Ensuite, cet essoufflement est le résultat de ce que l’on qualifierait aujourd’hui de crise du sens ; d’une crise du « pourquoi ? », qui, face au relâchement de certains comportements, est aussi une crise du « à quoi bon ? »

Dans un contexte devenu incertain, comment trouver la motivation nécessaire pour déployer ainsi son énergie, en sacrifiant à la fois son temps libre et ses loisirs ? Les bénévoles nous disent combien il est difficile pour eux de concilier l’engagement associatif avec les vies professionnelle et personnelle.

Crise du sens pour les électeurs, crise du sens pour les salariés et, logiquement, crise du sens pour les bénévoles : le don de soi ne va plus de soi…

Pour éviter que ne s’affadissent les deux principes cardinaux de la sécurité civile française, à savoir l’anticipation et l’adaptation, il est urgent d’agir sur les missions à assurer, en insérant davantage encore ces bénévoles dans la chaîne de secours et de gestion des crises ; sur les recrutements, en se donnant les moyens de fidéliser les effectifs ; et sur la reconnaissance que la Nation doit à ces personnes, qui donnent de leur temps pour protéger leurs concitoyens.

La crise du sens est indissociable du manque de reconnaissance. C’est d’ailleurs l’objet de la proposition de loi de Yannick Chenevard, député du Var, texte adopté par l’Assemblée nationale en mars 2024. À cet égard, une seule ombre demeure : l’alignement du régime des bénévoles de la sécurité civile sur celui des sapeurs-pompiers volontaires.

Un bénévole n’est pas un sapeur-pompier. (M. le ministre le concède.) Il n’est pas soumis aux mêmes astreintes. Il n’a pas les mêmes obligations de garde ou encore de formation. Il ne faudrait pas que les droits accordés aux bénévoles se transforment en cadeau empoisonné : à cet égard, n’oublions pas l’arrêt Matzak de la Cour de justice de l’Union européenne (CJUE), assimilant les missions des sapeurs-pompiers volontaires à du temps de travail effectif. (Applaudissements.)

Mme la présidente. La parole est à M. le ministre.

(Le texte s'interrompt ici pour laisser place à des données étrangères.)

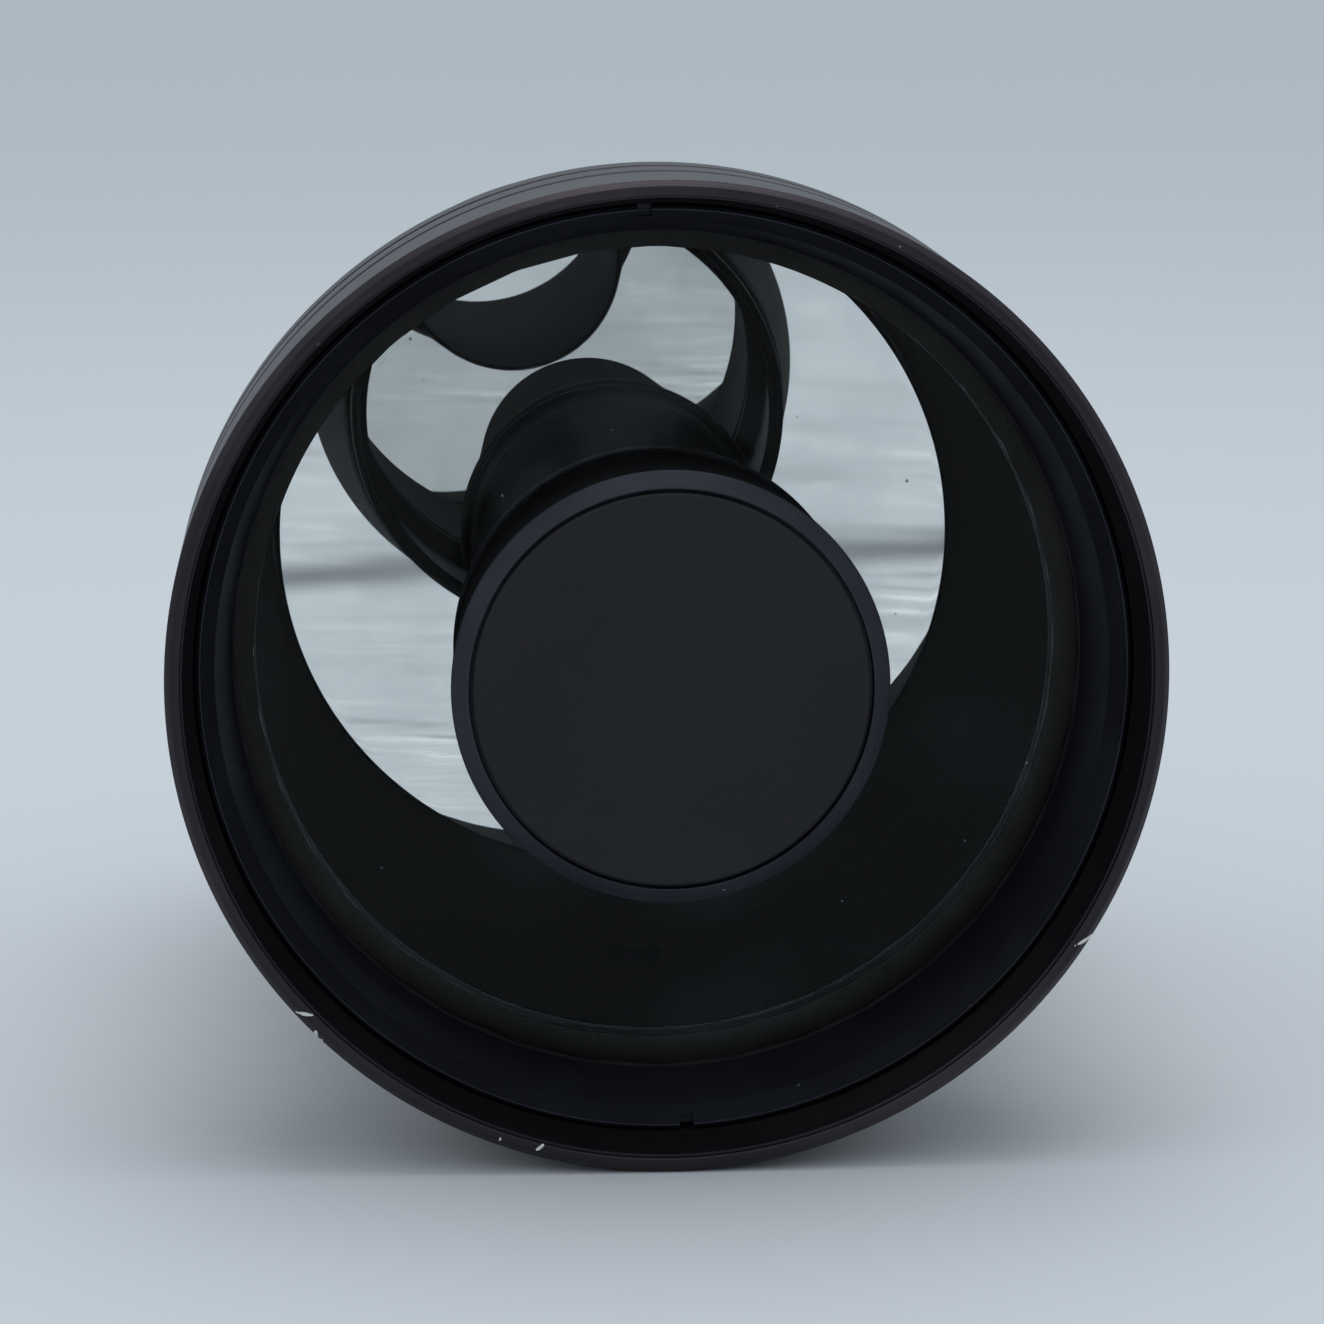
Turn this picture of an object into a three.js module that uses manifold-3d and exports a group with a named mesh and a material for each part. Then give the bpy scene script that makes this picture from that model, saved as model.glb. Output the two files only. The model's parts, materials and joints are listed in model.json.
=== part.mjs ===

M. François-Noël Buffet, ministre auprès du ministre dÉtat, ministre de lintérieur. Madame la sénatrice, vous avez cité à votre tour un certain nombre de chiffres. Permettez-moi de préciser, à la suite de votre intervention, que le mouvement bénévole de la sécurité civile compte aujourd’hui près de 100 000 membres, dont 30 000 secouristes. S’y ajoutent les 250 000 pompiers volontaires et professionnels œuvrant aux côtés des brigades de Paris et de Marseille, non comprises dans ce décompte, des sapeurs-sauveteurs, des pilotes d’avion et d’hélicoptère, des démineurs et des personnels administratifs.

Les membres des associations agréées font évidemment partie intégrante de la grande famille de la sécurité civile.

Madame Schillinger, la coordination des différents services, que vous avez évoquée, est bel et bien une préoccupation pour nous.

Les réponses diffèrent selon les départements. Certains d’entre eux sont en pointe, en particulier la Haute-Savoie, que je ne perds jamais une occasion de citer à ce titre : ce département dispose d’une plateforme commune d’appels, gérant notamment le 15 et le 18. Elle a un coût, c’est indéniable, mais elle fonctionne extrêmement bien. D’autres départements ont des plateaux plus modestes, qui fonctionnent très bien aussi. En revanche, dans certains territoires, la situation est plus délicate. Il paraît donc indispensable d’assurer une harmonisation, mais ce travail soulève lui aussi un certain nombre de questions.

Notre sécurité civile est organisée sur une base départementale, dans une logique ascendante et duale, le service relevant à la fois de l’État et des collectivités territoriales. C’est une bonne chose d’harmoniser les dispositifs, encore faut-il que chacun ait les moyens de mettre en œuvre les choix opérés… Cet enjeu sera également au cœur des discussions à venir.